The kernel supports multiple tasks. A task is a protection domain with its own address space and kernel-owned resources.
A task may contain multiple threads. Threads are the schedulable execution contexts. All threads in a task share the task’s resources and address space.
Memory added to a running task is zeroed before any thread can access it.
IDs are monotonically increasing and thread IDs are small integers, not pointers.
User code traps via INT x using the numbers in spec/syscall_int.h.
One 32-bit argument goes in %esi.
Multi-argument calls pass a memory packet whose address is in %esi.
Return value, if any, is in %eax.
Other registers should stay unchanged unless the syscall spec says otherwise.
Validate every byte of every syscall argument before use.
Check pointers against task VM metadata, not by trusting user values.
Invalid syscall arguments must return a negative error code.
User bugs must not crash, hang, or kill the kernel.
The kernel may not kill a thread except by the spec’s allowed termination paths.
Validity checks may happen early or late if the observable failure still matches the syscall contract.
A thread ends only by vanish(), task_vanish(), or an unhandled exception
in user space.
If the kernel kills a thread, it should print a useful console message and
register dump, then act like vanish().
Killing the last thread in a task should also set the task exit status.
For a killed sole thread, the guide expects the equivalent of
set_status(-2).
vanish() for one thread must not destroy other threads in the same task.
Zombie resources should be reclaimed quickly.
Threads may register one software exception handler with swexn().
Registering a handler is not permanent. The handler is de-registered before it begins running.
If one swexn() call both changes handler registration and loads new
registers, the two requests are all-or-nothing.
Exceptions are synchronous, so the kernel should invoke the handler for the faulting thread if one is registered.
Page faults can be handled by user swexn(), but the kernel may also use
secret page faults internally for VM features like ZFOD or COW.
Only reject eip and esp3 when they are clearly invalid at registration
time. Do not assume future safety.
If a handler is invoked, the saved register state must be sane enough for the handler to run, and undefined registers should be zeroed.
New programs start with an initial stack supplied by exec().
Any later stack growth is user-space responsibility in the Pebbles model.
If the kernel implements automatic stack growth for legacy code, it should do so in the page-fault path, not by changing the spec’s default behavior.
fork() creates a new task with a deep copy of the caller’s address space.
thread_fork creates a new thread in the current task with copied registers
except %eax, and no swexn handler.
exec() replaces the current program after as much validation as possible.
Validate exec() thoroughly before dropping the old address space.
wait() returns the original thread ID of the exiting task, not the last
vanishing thread.
wait() may block, but threads that can never collect a child must not block
forever.
task_vanish(status) makes all task threads vanish in timely fashion.
yield(tid) should mostly affect the caller and the chosen target.

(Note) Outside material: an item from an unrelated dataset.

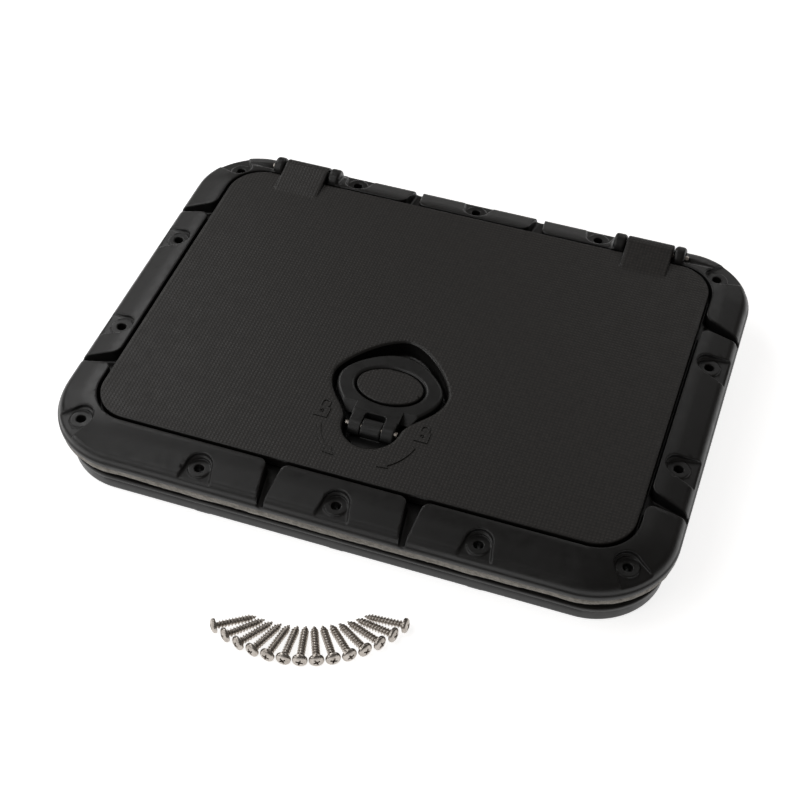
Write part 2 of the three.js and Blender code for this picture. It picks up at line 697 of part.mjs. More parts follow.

deschedule(reject) and make_runnable(tid) are atomic with respect to each
other.
sleep(ticks) deschedules until at least that many timer interrupts occur.
get_ticks() reports ticks since boot.
new_pages(base, len) requires page-aligned base and positive page-sized
len.
new_pages() must reject overlap with existing mappings or kernel-reserved
regions.
New memory becomes visible to all threads in the task immediately.

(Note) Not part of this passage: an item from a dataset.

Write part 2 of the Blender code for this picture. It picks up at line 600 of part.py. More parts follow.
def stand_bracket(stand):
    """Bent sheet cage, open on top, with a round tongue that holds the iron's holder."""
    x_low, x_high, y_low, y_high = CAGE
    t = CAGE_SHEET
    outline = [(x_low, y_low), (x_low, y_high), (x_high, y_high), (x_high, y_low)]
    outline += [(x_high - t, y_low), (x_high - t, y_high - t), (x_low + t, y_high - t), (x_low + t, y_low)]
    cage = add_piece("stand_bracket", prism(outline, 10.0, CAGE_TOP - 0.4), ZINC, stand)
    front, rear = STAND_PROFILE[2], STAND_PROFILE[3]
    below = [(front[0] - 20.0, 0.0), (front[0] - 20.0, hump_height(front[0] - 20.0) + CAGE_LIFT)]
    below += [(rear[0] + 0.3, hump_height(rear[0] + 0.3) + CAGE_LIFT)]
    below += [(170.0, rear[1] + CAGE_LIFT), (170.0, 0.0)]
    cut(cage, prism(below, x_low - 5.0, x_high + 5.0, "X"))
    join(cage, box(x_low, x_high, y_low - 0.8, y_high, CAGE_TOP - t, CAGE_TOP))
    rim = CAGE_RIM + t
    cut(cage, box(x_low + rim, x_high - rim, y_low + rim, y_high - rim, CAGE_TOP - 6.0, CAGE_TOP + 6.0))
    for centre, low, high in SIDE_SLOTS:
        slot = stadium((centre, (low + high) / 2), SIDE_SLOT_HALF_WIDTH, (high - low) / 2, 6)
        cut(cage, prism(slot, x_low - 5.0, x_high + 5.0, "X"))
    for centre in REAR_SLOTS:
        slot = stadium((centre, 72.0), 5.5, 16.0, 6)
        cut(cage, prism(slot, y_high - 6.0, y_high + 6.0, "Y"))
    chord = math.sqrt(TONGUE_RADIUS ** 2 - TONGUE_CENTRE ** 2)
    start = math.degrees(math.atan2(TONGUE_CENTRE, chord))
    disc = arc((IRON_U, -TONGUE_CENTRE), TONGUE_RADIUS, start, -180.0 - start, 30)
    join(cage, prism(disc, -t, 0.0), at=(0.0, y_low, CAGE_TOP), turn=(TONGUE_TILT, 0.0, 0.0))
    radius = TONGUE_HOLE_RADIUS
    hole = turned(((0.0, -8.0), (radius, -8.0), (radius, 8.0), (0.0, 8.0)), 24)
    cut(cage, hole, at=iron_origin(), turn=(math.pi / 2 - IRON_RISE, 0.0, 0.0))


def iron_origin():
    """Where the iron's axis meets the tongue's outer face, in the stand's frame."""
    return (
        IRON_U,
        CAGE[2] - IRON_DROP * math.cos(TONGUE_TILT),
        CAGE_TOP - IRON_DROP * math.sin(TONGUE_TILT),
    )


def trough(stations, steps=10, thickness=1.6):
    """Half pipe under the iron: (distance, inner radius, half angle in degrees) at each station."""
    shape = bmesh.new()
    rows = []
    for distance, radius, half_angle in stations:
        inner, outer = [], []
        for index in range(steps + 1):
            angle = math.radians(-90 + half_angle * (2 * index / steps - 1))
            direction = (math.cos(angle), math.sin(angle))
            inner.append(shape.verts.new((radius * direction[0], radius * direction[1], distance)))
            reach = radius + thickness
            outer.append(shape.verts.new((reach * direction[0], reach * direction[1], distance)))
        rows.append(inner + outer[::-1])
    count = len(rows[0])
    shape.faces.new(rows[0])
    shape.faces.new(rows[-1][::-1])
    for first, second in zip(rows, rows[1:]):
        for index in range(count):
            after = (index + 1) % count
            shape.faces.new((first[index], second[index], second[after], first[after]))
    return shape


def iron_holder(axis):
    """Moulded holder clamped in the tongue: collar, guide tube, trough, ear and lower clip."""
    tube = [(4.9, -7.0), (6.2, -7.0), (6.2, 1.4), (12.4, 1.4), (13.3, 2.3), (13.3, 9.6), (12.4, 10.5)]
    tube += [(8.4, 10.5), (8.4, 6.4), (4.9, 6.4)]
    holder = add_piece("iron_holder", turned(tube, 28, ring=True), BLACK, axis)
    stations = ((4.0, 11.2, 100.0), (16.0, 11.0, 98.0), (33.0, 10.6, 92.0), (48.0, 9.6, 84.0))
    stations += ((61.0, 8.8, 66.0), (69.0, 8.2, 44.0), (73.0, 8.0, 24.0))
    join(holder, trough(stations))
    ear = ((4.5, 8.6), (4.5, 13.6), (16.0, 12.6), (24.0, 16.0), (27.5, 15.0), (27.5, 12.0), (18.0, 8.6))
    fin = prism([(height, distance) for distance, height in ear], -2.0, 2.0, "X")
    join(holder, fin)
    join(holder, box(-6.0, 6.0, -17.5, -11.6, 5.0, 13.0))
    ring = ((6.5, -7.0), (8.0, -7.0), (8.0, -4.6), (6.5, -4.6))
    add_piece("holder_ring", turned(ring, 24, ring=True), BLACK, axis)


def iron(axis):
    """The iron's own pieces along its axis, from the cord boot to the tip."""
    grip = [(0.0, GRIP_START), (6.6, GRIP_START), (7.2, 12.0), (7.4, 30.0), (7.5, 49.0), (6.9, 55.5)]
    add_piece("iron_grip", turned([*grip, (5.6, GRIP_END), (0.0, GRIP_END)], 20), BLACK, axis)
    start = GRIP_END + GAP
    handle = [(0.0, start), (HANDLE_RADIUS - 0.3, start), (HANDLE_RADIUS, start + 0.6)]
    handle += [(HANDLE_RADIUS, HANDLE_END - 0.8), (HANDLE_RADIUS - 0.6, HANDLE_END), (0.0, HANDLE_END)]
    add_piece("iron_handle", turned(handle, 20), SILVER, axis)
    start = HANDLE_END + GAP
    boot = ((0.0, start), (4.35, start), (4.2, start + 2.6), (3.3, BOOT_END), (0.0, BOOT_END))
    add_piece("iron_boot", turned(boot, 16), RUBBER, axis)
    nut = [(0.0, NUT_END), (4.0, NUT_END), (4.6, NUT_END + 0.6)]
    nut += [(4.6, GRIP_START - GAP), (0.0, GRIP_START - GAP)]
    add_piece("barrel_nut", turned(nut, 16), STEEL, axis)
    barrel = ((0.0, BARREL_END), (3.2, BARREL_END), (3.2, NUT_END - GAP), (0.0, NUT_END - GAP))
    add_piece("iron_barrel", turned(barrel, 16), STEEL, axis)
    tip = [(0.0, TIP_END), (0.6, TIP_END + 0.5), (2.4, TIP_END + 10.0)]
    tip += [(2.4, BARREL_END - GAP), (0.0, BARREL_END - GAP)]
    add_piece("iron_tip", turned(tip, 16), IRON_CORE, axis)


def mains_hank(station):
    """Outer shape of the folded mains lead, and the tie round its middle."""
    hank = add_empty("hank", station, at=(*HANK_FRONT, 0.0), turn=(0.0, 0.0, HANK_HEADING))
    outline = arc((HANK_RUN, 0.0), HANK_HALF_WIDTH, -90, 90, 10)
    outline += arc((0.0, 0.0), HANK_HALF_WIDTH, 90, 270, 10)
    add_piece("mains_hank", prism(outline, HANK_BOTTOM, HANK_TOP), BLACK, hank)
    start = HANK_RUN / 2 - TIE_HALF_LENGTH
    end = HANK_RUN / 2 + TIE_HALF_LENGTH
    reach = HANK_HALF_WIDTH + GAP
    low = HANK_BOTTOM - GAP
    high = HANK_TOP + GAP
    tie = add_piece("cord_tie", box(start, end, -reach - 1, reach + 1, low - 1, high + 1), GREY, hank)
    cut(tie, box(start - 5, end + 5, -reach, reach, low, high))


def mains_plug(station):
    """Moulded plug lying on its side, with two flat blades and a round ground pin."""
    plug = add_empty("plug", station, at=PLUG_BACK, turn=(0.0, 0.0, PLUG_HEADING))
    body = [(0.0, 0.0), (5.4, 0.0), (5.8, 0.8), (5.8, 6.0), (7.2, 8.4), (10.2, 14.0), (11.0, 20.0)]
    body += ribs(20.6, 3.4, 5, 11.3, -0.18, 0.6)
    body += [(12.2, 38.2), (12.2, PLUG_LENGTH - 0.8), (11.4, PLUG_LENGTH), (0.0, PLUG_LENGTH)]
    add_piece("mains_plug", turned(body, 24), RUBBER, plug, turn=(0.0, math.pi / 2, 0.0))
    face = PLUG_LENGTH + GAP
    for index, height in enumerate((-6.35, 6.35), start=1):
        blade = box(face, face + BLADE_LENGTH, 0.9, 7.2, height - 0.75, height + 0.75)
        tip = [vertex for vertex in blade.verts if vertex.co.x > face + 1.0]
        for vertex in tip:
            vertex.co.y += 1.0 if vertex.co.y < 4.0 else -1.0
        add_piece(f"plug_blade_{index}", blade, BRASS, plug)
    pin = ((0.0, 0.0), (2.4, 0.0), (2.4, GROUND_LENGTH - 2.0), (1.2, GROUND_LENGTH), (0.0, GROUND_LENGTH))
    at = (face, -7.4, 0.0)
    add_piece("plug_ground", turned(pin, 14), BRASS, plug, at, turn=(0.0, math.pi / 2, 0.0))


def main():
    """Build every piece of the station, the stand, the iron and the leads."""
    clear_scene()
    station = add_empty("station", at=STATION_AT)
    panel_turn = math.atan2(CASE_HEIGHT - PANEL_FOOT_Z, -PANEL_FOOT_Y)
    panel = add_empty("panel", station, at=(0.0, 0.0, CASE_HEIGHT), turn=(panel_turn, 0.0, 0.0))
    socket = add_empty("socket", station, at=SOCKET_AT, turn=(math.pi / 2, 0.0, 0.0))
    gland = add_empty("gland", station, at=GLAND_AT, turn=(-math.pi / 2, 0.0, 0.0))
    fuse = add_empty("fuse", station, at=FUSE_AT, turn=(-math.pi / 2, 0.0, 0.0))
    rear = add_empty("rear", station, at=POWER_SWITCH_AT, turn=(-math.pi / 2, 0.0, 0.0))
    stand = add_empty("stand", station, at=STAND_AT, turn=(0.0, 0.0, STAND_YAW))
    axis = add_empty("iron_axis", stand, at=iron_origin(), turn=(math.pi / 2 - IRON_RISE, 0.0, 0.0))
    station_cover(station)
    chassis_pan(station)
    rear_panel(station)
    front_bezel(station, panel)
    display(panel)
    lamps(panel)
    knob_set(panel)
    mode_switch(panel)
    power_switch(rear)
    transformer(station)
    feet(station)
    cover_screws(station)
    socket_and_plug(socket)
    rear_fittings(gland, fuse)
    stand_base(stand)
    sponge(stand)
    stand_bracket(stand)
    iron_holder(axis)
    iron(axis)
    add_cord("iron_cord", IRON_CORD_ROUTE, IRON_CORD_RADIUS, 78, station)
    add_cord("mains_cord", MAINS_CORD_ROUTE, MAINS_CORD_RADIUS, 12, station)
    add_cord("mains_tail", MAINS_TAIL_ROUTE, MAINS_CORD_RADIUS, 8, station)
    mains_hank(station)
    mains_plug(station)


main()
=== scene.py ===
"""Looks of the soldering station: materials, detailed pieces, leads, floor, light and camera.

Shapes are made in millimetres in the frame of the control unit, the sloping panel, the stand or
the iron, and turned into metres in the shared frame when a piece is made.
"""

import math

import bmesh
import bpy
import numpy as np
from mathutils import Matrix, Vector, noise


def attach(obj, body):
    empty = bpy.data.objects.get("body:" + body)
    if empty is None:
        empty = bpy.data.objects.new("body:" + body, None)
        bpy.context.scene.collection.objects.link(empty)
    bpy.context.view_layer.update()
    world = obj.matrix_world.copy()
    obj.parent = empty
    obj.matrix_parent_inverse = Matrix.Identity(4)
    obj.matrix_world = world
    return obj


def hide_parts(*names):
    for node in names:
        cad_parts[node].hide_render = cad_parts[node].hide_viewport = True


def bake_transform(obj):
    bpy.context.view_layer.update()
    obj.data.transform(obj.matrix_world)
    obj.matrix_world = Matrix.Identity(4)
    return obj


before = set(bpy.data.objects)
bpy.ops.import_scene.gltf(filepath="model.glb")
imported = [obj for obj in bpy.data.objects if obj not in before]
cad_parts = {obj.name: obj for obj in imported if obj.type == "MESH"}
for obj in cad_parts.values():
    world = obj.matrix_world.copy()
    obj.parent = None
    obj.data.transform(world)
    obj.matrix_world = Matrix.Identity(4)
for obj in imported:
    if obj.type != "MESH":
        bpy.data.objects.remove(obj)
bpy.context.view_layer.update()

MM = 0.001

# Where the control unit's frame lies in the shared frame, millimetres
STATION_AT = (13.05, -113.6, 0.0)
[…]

remove_pages(base) only removes a region that was created by new_pages()
with the same base.
ZFOD is expected. A shared zero page may be mapped read-only until written.

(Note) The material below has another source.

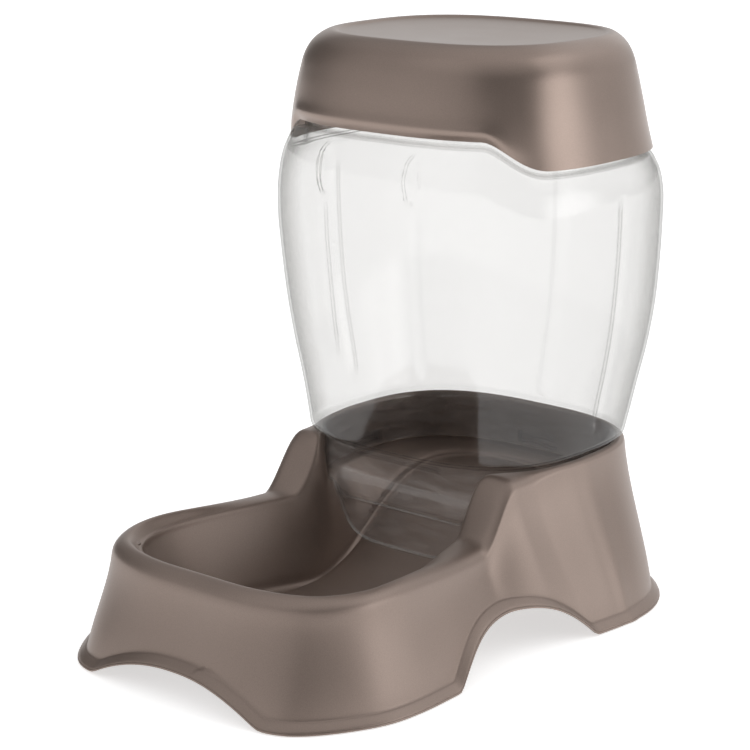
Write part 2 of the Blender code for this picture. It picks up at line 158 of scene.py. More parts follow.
# Fine shape of the hopper.
GATE_OUTLINE = [(0, 31.5), (15, 31.5), (24, 31.9), (32, 33.3), (38, 36.4), (42, 40.5),
                (45, 45.5), (47.2, 51), (49, 56.5), (50.6, 61), (52, 65)]
GATE_TOP_Z = 69.0
GATE_DROPS = [1, 0.99, 0.98, 0.97, 0.96, 0.95, 0.94, 0.93, 0.92, *np.linspace(0.9, 0, 57)]
SPOUT_LINE = [(72, 62.3), (75, 62), (77.5, 61.8), (79.0, 62.6), (82, 63.4), (86, 64.2)]
SPOUT_TOP_Z = 91.0
STEP_PROFILE = [(0.5, 93.0), (2.2, 94.3), (5.0, 95.2), (7.0, 96.6), (7.8, 98.6)]
GATE_SWELL = (1.6, 66.0, 9.0)       # how far it stands, its middle's height and its reach
GATE_STEP = (1.2, 58.2, 59.0)       # how deep, and the heights where it ends and starts
GATE_RIB = (1.2, 57.0, 0.7)
GATE_BEAD = (1.1, 1.2, 0.9)         # its middle's height is over the gate's edge
OVAL = (31, 261, 6.0, 15.0, 2.6)    # centre x and z, half width and height, how far it stands
FRONT_FLUTE = (33, 4.5, 1.3)        # centre, half width and depth
SIDE_FLUTE = (2.5, 5, 1.4)
REAR_FLUTE = (0, 7, 2.2)
SHOULDER_IN = 0.5
SHOULDER_RISE = 0.8
NECK_TAPER = 1.2
SHOULDER_CORNERS = [(2, 1.0), (1, 1.2)]
HOPPER_SPOTS = [(-33, -88), (33, -88), (-101, 2), (101, 2), (0, 88)]   # fine detail is here
CLOSER = (1.8, 11.0)      # how much closer points are at such a spot, and how far it reaches

FOOT_PROFILE = [(0, 0.0), (2.2, 0.0), (2.6, 0.35), (3.0, 0.35), (3.4, 0.0), (6.3, 0.0),
                (6.8, 0.2), (7.0, 0.7), (7.0, 1.7), (6.8, 2.2), (6.3, 2.4), (2.9, 2.4),
                (2.35, 2.7), (2.2, 4.0), (2.2, 6.8), (2.38, 7.2), (2.38, 7.8), (1.9, 8.6),
                (1.2, 9.0), (0, 9.0)]

# How finely the shapes are divided.
STATION_STEPS = 12
FRONT_STEPS = 48
WALL_ROWS = 22
RIM_STEPS = 5
BOWL_COLUMNS = 28
HOPPER_SEGMENTS = 300
STEP_STEPS = 3
BARREL_STEPS = 8
LID_SEGMENTS = 240
LID_STEPS = 6
FOOT_SEGMENTS = 64

# Studio: evenly dim walls, and soft panels as azimuth, elevation, reach and strength.
AMBIENT = 0.15
PANELS = [(22, 0, 33, 3.3), (82, 24, 40, 1.0), (-114, 16, 52, 0.7), (0, 90, 65, 0.9),
          (127, 10, 36, 0.95), (38, 42, 26, 1.4)]
BACKDROP = 1.32           # what the camera sees behind the floor
FLOOR_RADIUS = 14.0
FLOOR_GLOW = 0.6


def smoothstep(value, low, high):
    """0 below low, 1 above high and a smooth S between them."""
    share = np.clip((np.asarray(value, float) - low) / (high - low), 0.0, 1.0)
    return share * share * (3.0 - 2.0 * share)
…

Be careful with fake mappings. TLB entries can survive page-table edits.
getchar() and readline() serialize access to the input stream.
If another thread is already blocked on input, the new caller waits its turn.
readline() echoes typed characters while a line is active, but characters are
not committed to the buffer until newline.
print() must not intermix output from concurrent callers.
readline() and print() must validate user buffers and reject unreasonable
lengths.
Project 3 guide says getchar() and task_vanish() are not required yet, but
omitted getchar() should be safe and return -1. The user-space exit()
path still depends on a task_vanish-style behavior somewhere.
Boot work should include IDT setup, console clear, frame allocator setup, initial page tables, idle task, init task, then the first context switch.
init is expected to reap orphaned zombies and react sensibly if the shell
exits or dies.
Prefer encapsulation over repeated list traversal. Model sets or queues of threads, not raw linked lists everywhere.
Put traversal links inside the object when a PCB or thread can appear on multiple queues.
Use helper routines for user-memory access and validation instead of ad hoc checks at every call site.
Keep page-fault handlers small and split by region or page semantics.
Design locks up front. Do not plan to add synchronization later.
Interrupt disabling is for short critical sections, not for general locking.
Think in multiprocessor terms even if the target is uniprocessor.
Do not use fixed limits on tasks or threads.
Do not assume invalid user input can be ignored safely.
Do not build giant blob-style allocations for per-item queue nodes if the object can carry its own links.
Do not rely on disabling paging or switching to real mode for normal control flow.
Do not let a scheduler or preemption scheme become a "preemptibility preventer."
Do not let fake mappings leak through sloppy TLB assumptions.
Do not overcomplicate readline() or print() semantics beyond the spec.
Do not turn a page fault into a user-handler event when the kernel intended a secret/internal fault.